J’arrive au port de Reykjavik avec mon sac à dos qui pointe au-dessus de ma tête et mes chaussures de randonnée solidement arrimées. Au loin, le bateau de croisière est prêt à nous accueillir. C’est mon premier voyage à bord d’une telle embarcation et j’ai beaucoup à apprendre. Premier constat : je détonne clairement parmi les autres passagers plus élégants, qui débarquent d’un taxi avec leur valise sur roulettes. De son côté, l’équipage qui veut à tout prix s’emparer de mes bagages n’a pas non plus l’habitude de s’occuper de voyageurs dans mon genre, comme en témoignent les soupirs du majordome qui se fait un devoir de transporter mon seul bagage jusqu’à ma cabine.
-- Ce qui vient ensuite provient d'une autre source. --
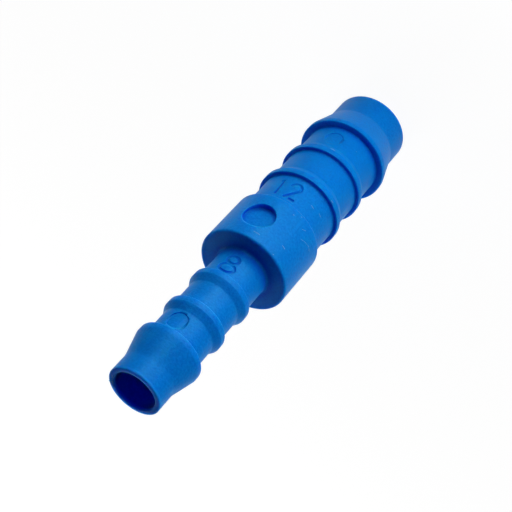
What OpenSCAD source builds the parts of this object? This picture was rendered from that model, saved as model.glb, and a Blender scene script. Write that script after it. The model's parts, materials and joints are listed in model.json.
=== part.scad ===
// Barbed hose reducer, moulded in one piece: a large tail, a plain collar and a small tail on one axis.
// It stands on the mouth of the large tail. Heights are along +Z and the moulded marks face -Y.
// All lengths are in millimetres.

/* [Lengths] */
// Length of the large tail, from its mouth to the collar
large_tail_len = 29.6; // [26:0.1:38]
// Length of the collar between the tails
collar_len = 9.3; // [7:0.1:14]
// Length of the small tail, from its mouth to the collar
small_tail_len = 25.5; // [22:0.1:34]

/* [Large tail] */
// Diameter between the barbs, the bore of the hose that this end takes
large_root_d = 12.2; // [11.4:0.1:13]
// How far the nose is under the root, measured on the diameter
large_nose_relief = 0.15; // [0:0.05:0.4]
// Diameter of the first barb
large_barb_d = 14.5; // [13.4:0.1:15.6]
// Diameter of the rings behind the first barb
large_ring_d = 13.5; // [13.1:0.05:14.2]
// Plain length of the nose, from the mouth to the cone
large_nose_len = 4.5; // [1:0.1:7]
// Distance from the mouth to the holding face of the first barb
large_face = 9.8; // [8.5:0.1:11]
// Distance from one holding face to the next
large_pitch = 6.85; // [5:0.05:8]
// Flat width of the first barb's crest
large_barb_land = 0.75; // [0.4:0.05:1.2]
// Flat width of a ring's crest
large_ring_land = 0.9; // [0.4:0.05:1.2]
// Length of the slope up to a ring
large_ramp = 1.25; // [0.6:0.05:2]
// Rounding of the crest edges
large_crest_edge = 0.12; // [0.05:0.01:0.3]
// Diameter of the bore
large_bore_d = 10; // [8:0.1:10.8]

/* [Small tail] */
// Diameter between the barbs, the bore of the hose that this end takes
small_root_d = 8; // [7.4:0.1:8.8]
// How far the nose is under the root, measured on the diameter
small_nose_relief = 0.15; // [0:0.05:0.4]
// Diameter of the first barb
small_barb_d = 9.85; // [9.3:0.05:10.8]
// Diameter of the rings behind the first barb
small_ring_d = 9.2; // [9:0.05:9.8]
// Plain length of the nose, from the mouth to the cone
small_nose_len = 3.2; // [1:0.1:5]
// Distance from the mouth to the holding face of the first barb
small_face = 7.85; // [6.6:0.05:9]
// Distance from one holding face to the next
small_pitch = 6.1; // [4.6:0.1:7]
// Flat width of the first barb's crest
small_barb_land = 0.85; // [0.4:0.05:1.2]
// Flat width of a ring's crest
small_ring_land = 1; // [0.4:0.05:1.2]
// Length of the slope up to a ring
small_ramp = 1.1; // [0.6:0.05:2]
// Rounding of the crest edges
small_crest_edge = 0.12; // [0.05:0.01:0.3]
// Diameter of the bore
small_bore_d = 6.2; // [4:0.1:6.8]

/* [Rings] */
// Number of rings behind the first barb of each tail
rings = 2; // [0:1:2]
// Rounding where the nose runs into the cone
cone_blend = 1.5; // [0:0.1:3]
// Rounding at the foot of each ramp
ramp_blend = 0.4; // [0:0.1:1]
// Fillet at the foot of each holding face
face_fillet = 0.15; // [0:0.05:0.4]

/* [Collar and bore] */
// Collar diameter
collar_d = 13.9; // [13.6:0.1:17]
// Rounding of the collar's two outer edges
collar_edge = 0.3; // [0.05:0.05:0.4]
// Fillet where the small tail meets the collar
tail_fillet = 0.4; // [0.1:0.05:0.8]
// Rounding of the outer edge of each mouth
mouth_edge = 0.1; // [0.05:0.05:0.3]
// Chamfer on the inner edge of each mouth
bore_chamfer = 0.15; // [0.05:0.05:0.3]
// Distance from the collar's small end to the narrow end of the cone in the bore
bore_shelf = 2; // [1:0.1:4]
// Length of the cone that joins the two bores
bore_cone_len = 2; // [0.5:0.1:4]

/* [Moulded marks] */
// Diameter of the round recess in the collar
recess_d = 4.8; // [3:0.1:6]
// Depth of the recess below the collar
recess_depth = 0.9; // [0.4:0.05:1]
// Slope of the recess wall, in degrees
recess_draft = 5; // [0:1:15]
// Fillet round the floor of the recess
recess_fillet = 0.15; // [0:0.05:0.3]
// Diameter of the pin marks on the tails
pin_mark_d = 2.85; // [1.5:0.05:3.4]
// Depth of the pin marks
pin_mark_depth = 0.12; // [0.04:0.01:0.25]
// Distance from the large tail's first holding face to the middle of its pin mark
large_mark_gap = 2.7; // [2:0.1:3.2]
// Distance from the small tail's first holding face to the middle of its pin mark
small_mark_gap = 2.15; // [1.8:0.05:2.4]

/* [Hidden] */
total_len = large_tail_len + collar_len + small_tail_len;
collar_top = large_tail_len + collar_len;
recess_z = large_tail_len + collar_len / 2;
large_mark_z = large_face + large_mark_gap;
small_mark_z = total_len - small_face - small_mark_gap;
cone_top = collar_top - bore_shelf;
cone_bottom = cone_top - bore_cone_len;
// Length by which a cutting shape stands clear of the surface it cuts
clear = 1;
// Largest turn between two points of a rounded corner, in degrees
arc_step = 15;
// Most that two neighbouring roundings may take of the edge between them
edge_share = 0.48;
turn_fn = 128;

function unit(v) = v / norm(v);
function flat(p) = [p.x, p.y];

// The points of one rounded corner, where p is [x, y, radius] and a and b are its neighbours
function corner(a, p, b) =
    let (
        to_a = flat(a) - flat(p),
        to_b = flat(b) - flat(p),
        half = acos(max(-1, min(1, unit(to_a) * unit(to_b)))) / 2,
        room = edge_share * min(norm(to_a), norm(to_b)) * tan(half),
        r = min(p.z, room)
    )
    r <= 0 || half > 89 ? [flat(p)] :
    let (
        centre = flat(p) + unit(unit(to_a) + unit(to_b)) * r / sin(half),
        start = flat(p) + unit(to_a) * r / tan(half) - centre,
        first = atan2(start.y, start.x),
        turn = -sign(cross(to_a, to_b)) * (180 - 2 * half),
        steps = ceil(abs(turn) / arc_step)
    )
    [for (k = [0 : steps]) centre + r * [cos(first + turn * k / steps), sin(first + turn * k / steps)]];

// An outline with every corner rounded by its own radius
function rounded(points) =
    let (n = len(points))
    [for (i = [0 : n - 1]) each corner(points[(i + n - 1) % n], points[i], points[(i + 1) % n])];

// One tail from its mouth to behind its last ring, as [radius, distance from the mouth, rounding]
function tail(nose_r, root_r, barb_r, ring_r, nose_len, face, pitch, barb_land, ring_land, ramp, edge) =
    concat(
        [
            [nose_r, 0, mouth_edge],
            [nose_r, nose_len, cone_blend],
            [barb_r, face - barb_land, edge],
            [barb_r, face, edge],
            [root_r, face, face_fillet]
        ],
        [
            for (i = [1 : 1 : rings])
                let (ring_face = face + i * pitch)
                each [
                    [root_r, ring_face - ring_land - ramp, ramp_blend],
                    [ring_r, ring_face - ring_land, edge],
                    [ring_r, ring_face, edge],
                    [root_r, ring_face, face_fillet]
                ]
        ]
    );

large_tail = tail(
    large_root_d / 2 - large_nose_relief / 2, large_root_d / 2, large_barb_d / 2, large_ring_d / 2,
    large_nose_len, large_face, large_pitch, large_barb_land, large_ring_land, large_ramp, large_crest_edge
);
small_tail = tail(
    small_root_d / 2 - small_nose_relief / 2, small_root_d / 2, small_barb_d / 2, small_ring_d / 2,
    small_nose_len, small_face, small_pitch, small_barb_land, small_ring_land, small_ramp, small_crest_edge
);
collar = [
    [large_root_d / 2, large_tail_len, face_fillet],
    [collar_d / 2, large_tail_len, collar_edge],
    [collar_d / 2, collar_top, collar_edge],
    [small_root_d / 2, collar_top, tail_fillet]
];
// The small tail points the other way, so its list is turned over
small_tail_up = [for (i = [len(small_tail) - 1 : -1 : 0]) [small_tail[i].x, total_len - small_tail[i].y, small_tail[i].z]];

// The whole outside, turned about the axis
module outside() {
    rotate_extrude($fn = turn_fn)
        polygon(rounded(concat([[0, 0, 0]], large_tail, collar, small_tail_up, [[0, total_len, 0]])));
}

// The flow path: the large bore, a cone inside the collar and the small bore, chamfered at both mouths
module flow_path() {
    rotate_extrude($fn = turn_fn)
        polygon([
            [0, -clear],
            [large_bore_d / 2 + bore_chamfer + clear, -clear],
            [large_bore_d / 2, bore_chamfer],
            [large_bore_d / 2, cone_bottom],
            [small_bore_d / 2, cone_top],
            [small_bore_d / 2, total_len - bore_chamfer],
            [small_bore_d / 2 + bore_chamfer + clear, total_len + clear],
            [0, total_len + clear]
        ]);
}

// Flat-bottomed round recess in the front of the collar, with a sloped wall and a rounded floor
module collar_recess() {
    floor_r = recess_d / 2 - recess_depth * tan(recess_draft);
    rim_r = recess_d / 2 + clear * tan(recess_draft);
    translate([0, recess_depth - collar_d / 2, recess_z])
        rotate([90, 0, 0])
            rotate_extrude($fn = turn_fn)
                polygon(rounded([
                    [0, 0, 0],
                    [floor_r, 0, recess_fillet],
                    [rim_r, recess_depth + clear, 0],
                    [0, recess_depth + clear, 0]
                ]));
}

// Shallow round mark of a mould pin, whose floor follows the tail
module pin_mark(root_r, z) {
    intersection() {
        translate([0, 0, z])
            rotate([90, 0, 0])
                cylinder(d = pin_mark_d, h = root_r + clear, $fn = turn_fn);
        difference() {
            translate([0, 0, z - pin_mark_d])
                cylinder(r = root_r + clear, h = 2 * pin_mark_d, $fn = turn_fn);
            translate([0, 0, z - pin_mark_d - clear])
                cylinder(r = root_r - pin_mark_depth, h = 2 * (pin_mark_d + clear), $fn = turn_fn);
        }
    }
}

module reducer_body() {
    color("#0a6cc4")
        difference() {
            outside();
            flow_path();
            collar_recess();
            pin_mark(large_root_d / 2, large_mark_z);
            pin_mark(small_root_d / 2, small_mark_z);
        }
}

reducer_body();
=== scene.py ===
"""Looks of a moulded hose reducer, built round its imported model: a blue moulding with two engraved sizes.

Lengths in this file are in millimetres and angles in degrees, until mm() and math.radians() turn them.
The part stands on its large mouth: +Z runs along its axis to the small mouth, and its marks face -Y.
An azimuth counts round the axis from -Y toward -X.
"""

import json
import math

import bpy
from mathutils import Matrix, Vector

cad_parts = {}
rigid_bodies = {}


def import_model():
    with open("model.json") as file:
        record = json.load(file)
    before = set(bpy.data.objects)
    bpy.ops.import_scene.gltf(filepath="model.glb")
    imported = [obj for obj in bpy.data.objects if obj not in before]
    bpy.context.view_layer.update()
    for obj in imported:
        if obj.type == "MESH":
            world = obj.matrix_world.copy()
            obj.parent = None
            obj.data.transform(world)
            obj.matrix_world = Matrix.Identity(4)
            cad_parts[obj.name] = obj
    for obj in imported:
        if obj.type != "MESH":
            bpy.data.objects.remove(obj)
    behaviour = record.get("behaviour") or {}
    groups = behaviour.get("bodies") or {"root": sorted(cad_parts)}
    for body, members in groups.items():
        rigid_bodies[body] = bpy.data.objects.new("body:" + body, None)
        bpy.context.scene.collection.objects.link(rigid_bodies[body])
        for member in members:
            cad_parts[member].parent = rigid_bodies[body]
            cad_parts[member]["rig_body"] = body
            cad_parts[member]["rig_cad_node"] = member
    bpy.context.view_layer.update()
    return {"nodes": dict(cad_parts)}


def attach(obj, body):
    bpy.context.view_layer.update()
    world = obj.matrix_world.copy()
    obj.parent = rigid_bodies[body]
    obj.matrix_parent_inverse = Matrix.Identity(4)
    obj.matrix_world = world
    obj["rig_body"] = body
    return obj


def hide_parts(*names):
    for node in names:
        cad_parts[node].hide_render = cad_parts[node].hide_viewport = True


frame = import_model()

# Sizes of the moulding, where its marks need them
LARGE_TAIL_LEN = 29.6
COLLAR_LEN = 9.3
SMALL_TAIL_LEN = 25.5
LARGE_ROOT_R = 6.1
LARGE_RING_R = 6.75
SMALL_ROOT_R = 4.0
COLLAR_R = 6.95
COLLAR_TOP = LARGE_TAIL_LEN + COLLAR_LEN
TOTAL_LEN = COLLAR_TOP + SMALL_TAIL_LEN

# How finely the blank is divided: columns round it, and the longest stretch between two rings of its outside
SPIN_STEPS = 192
RING_STEP = 0.5

# Points nearer than this are one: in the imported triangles, in the half section, and where the spin closes
TRIANGLE_GAP = 0.001
SECTION_GAP = 0.005
SPIN_GAP = 0.002

# Depth in a tail's wall that parts its outside from its bore
WALL_MIDDLE = 0.5
# A turn of the section that is flatter than the first is no corner, and a fold past the second stays sharp
STRAIGHT_ANGLE = 1
SHARP_ANGLE = 30

# How far the cutters stand out of the skin, and a small margin for telling edges apart by their place
REACH = 1.0
MARGIN = 0.01

# The round recess in the collar, and how finely its rim, its fillet and its wall are divided
RECESS_R = 2.4
RECESS_DEPTH = 0.9
RECESS_DRAFT = 5
RECESS_FILLET = 0.15
RECESS_Z = LARGE_TAIL_LEN + COLLAR_LEN / 2
RECESS_SIDES = 256
RECESS_FILLET_STEPS = 4
RECESS_WALL_RINGS = 15

# The shallow round marks that the mould's pins leave on both tails, and the cutters that make them
PIN_MARK_R = 1.425
PIN_MARK_DEPTH = 0.12
PIN_MARK_SIDES = 96
PIN_CORE_LEN = 6.0
LARGE_MARK_Z = 12.5
SMALL_MARK_Z = TOTAL_LEN - 10.0

# The engraved sizes: radius of the round cutter and of the finer one for the 1, the share of it by which their
# middles stand off the skin, and the heights that the numbers stand at
GROOVE_R = 0.25
ONE_GROOVE_R = 0.19
GROOVE_LIFT = 0.2
TWELVE_FOOT_Z = TOTAL_LEN - 35.9
EIGHT_FOOT_Z = TOTAL_LEN - 20.4
# Start, end and number of steps of a closed loop, whose last step back to its start is the rod's own
LOOP = (0, 350, 47)
# How finely the round of a rod is divided
ROD_ROUNDNESS = 6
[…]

Un peu de contexte pour vous éclairer : en apprenant que j’allais naviguer de l’Islande à la Norvège sur le Scenic Eclipse, j’ai décidé de randonner un peu dans les alentours avant le départ. J’ai passé six jours sur le sentier Laugavegur, en portant mes vêtements, mais aussi ma tente et ma nourriture. Le genre de voyage en mode aventure dont je raffole pour cette sensation de vivre poussée à l’extrême que procure le retour à l’essentiel. Rien à voir avec les croisières Scenic, qui font la part belle au confort. Un luxe auquel il faut s’habituer. Le simple fait de confier mon sac à dos au majordome a éveillé en moi un sentiment étrange. Le Scenic Eclipse met tout en œuvre pour que chaque passager se sente « spécial ». La taille du bateau, à mille lieues du paquebot de croisière gigantesque, a pour effet de me rassurer. Doté d’une capacité de 228 passagers, il fait davantage penser à un grand yacht, d’autant plus qu’ils ne sont qu’une centaine à faire la traversée entre Reykjavik et Tromsø.
© Maya Toebat
Moins on est de passagers, plus vite on a un aperçu des compagnons de voyage avec qui on va naviguer une semaine dans les eaux nordiques. Étant la plus jeune passagère du bateau du haut de mes 26 ans, je ne fais clairement pas partie du public cible. Cela dit, j’abandonne très vite mes préjugés réduisant les croisières à des voyages coûteux, synonymes d’inactivité et réservés à un public plus âgé. Après tout, se faire bichonner pendant les vacances n’a rien de désagréable. Surtout après avoir affronté le vent, le soleil et la pluie lors d’une randonnée. En échange de leur prix élevé, les croisières Scenic offrent exclusivité et luxe en abondance. Malgré sa taille tout à fait gérable, le bateau abrite un spa avec sauna et bain vapeur, plusieurs jacuzzis extérieurs, un espace de remise en forme, une salle de yoga, une bibliothèque, le bar et les restaurants gastronomiques en formule all inclusive sans oublier une hélisurface et un bateau de plongée (moyennant supplément).
Une mer de liberté
La croisière peut en outre être modelée en fonction des souhaits personnels. Trois activités sont proposées à chaque escale, entre tour en bus, balade à pied et visite de musée. Tant que le bateau est à quai, les passagers peuvent explorer en toute liberté la destination du jour. Ainsi, je profite de la première escale à Heimaey dans les îles volcanique de Vestmann pour m’offrir une longue promenade matinale le long des pentes verdoyantes et des colonies de macareux. Mais ces oiseaux, aussi adorables soient-ils, ne peuvent pas rivaliser avec la baleine repérée au large qui a été le vrai clou de notre voyage. La première baleine de ma vie !
© Presse
Cette croisière multiplie les premières fois. Je n’avais jamais fait de si long voyage en mer. Après Heimaey, nous mettons le cap sur la Norvège, ce qui signifie deux jours complets de navigation en mer de Norvège. Je trouve ça merveilleux, contrairement à la plupart des passagers qui n’apprécient pas trop de se retrouver au milieu de cette immensité. Alors qu’on a tendance à déborder d’activités, même en vacances, c’est l’occasion rêvée pour lire, aller au spa, manger et profiter de la vue. Un repos « forcé » qui est le bienvenu. Avec de belles surprises dans le sillage du temps ainsi libéré. Installée tranquillement dans le lobby avec un bon livre, je lève les yeux juste à temps pour apercevoir trois dauphins en train de nager. Un peu plus tard, j’observe à travers mes jumelles le panache d’eau projeté par une baleine qui passe au loin.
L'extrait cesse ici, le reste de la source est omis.